As I was getting ready to de-plane after a business trip two men began to exchange heated words over one’s complaint that the other man was standing in his aisle space. It kept escalating, but luckily the line started moving and then it ended. On the news the other night, a man shot and killed his neighbor over the neighbor putting his trash in the alley for pick up. All of this was caught on iPhone video, or I would not have believed it. The world seems to have a short fuse right now. We have lost rapport. Rapport is a close and harmonious relationship in which people or groups concerned understand each other’s feelings or ideas and communicate well. Rapport has not just left airplanes and neighborhoods it is often missing in the work place, hindering real progress. We are not communicating well. We ascribe motivations and intentions to “the other” which are negative. We don’t want to listen as we think “the other” is manipulating the truth.
This needs to stop.
Rapport is a magic ingredient. It doesn’t require I agree with you, but it does require I honor your right to be you, to have your point of view and your truth. It requires I seek to understand you and communicate well. Rapport requires that I see you as a human being and I am willing to be in relationship with you. In my consulting practice, I have found I cannot do my work without building rapport first between the people in the organization or work session. It seems we have lost our ability to establish it naturally or grant it and so it must be attended to as part of the work. It is an essential ingredient to setting the conditions for creativity, candor and collaboration to flourish. Without rapport, a team cannot get to empathy that unlocks deep insights to drive the business. Without rapport, a business challenge cannot be discussed and solved because there is not candor and truth being shared.

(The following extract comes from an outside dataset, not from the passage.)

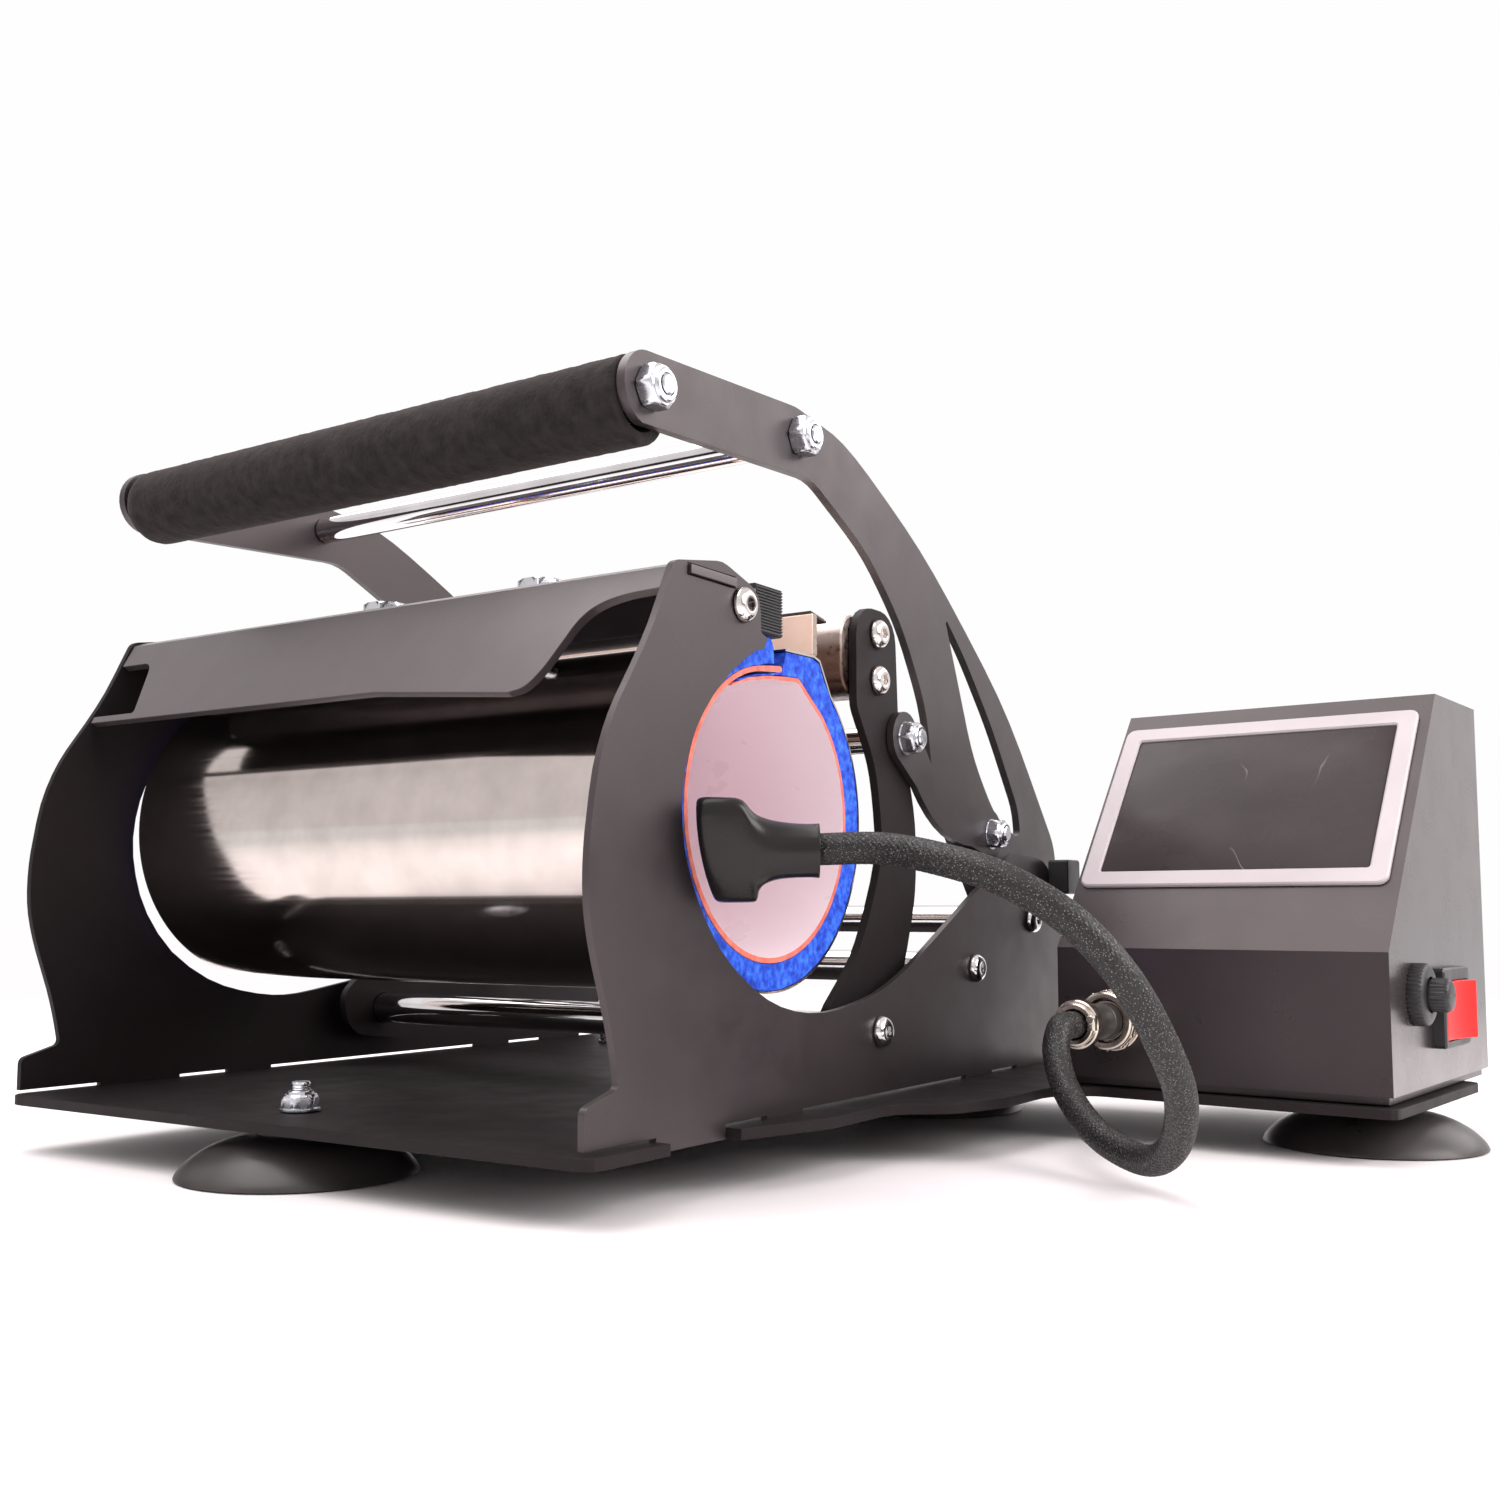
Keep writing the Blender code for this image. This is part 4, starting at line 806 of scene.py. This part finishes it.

This week I led a co-creation session that was a huge success. I’d like to think it was my great planning, facilitation and leadership. But I believe all of that would be for naught if we had not attended to rapport. We brought people together who don’t normally work together or even know one another. People from all ranges of ethnicity and experience were expected to co-create. The client held a cocktail party the night before; and during our work session, I intentionally built in rapport exercises during our busy day. To the client’s credit they did not push back on this important work, even though we were time constrained. Rapport opened the group up to being able to collaborate, disagree and progress the work. It was an accelerator. No surprise to me. I have seen his time and time again–when we attend to rapport, we set the conditions to something magical happening.
Cindy
Take Action
Take the first few minutes of any meeting or business exchange to establish rapport. It doesn’t take long and is not difficult to do. Connect on something human before you move into the business at hand. As I have discussed in a prior blog, it is about COG: Connect. Orient. then Guide. For bonus points, try establishing rapport with people as you go about your life, taking a little bit of time to see them as human and honoring that.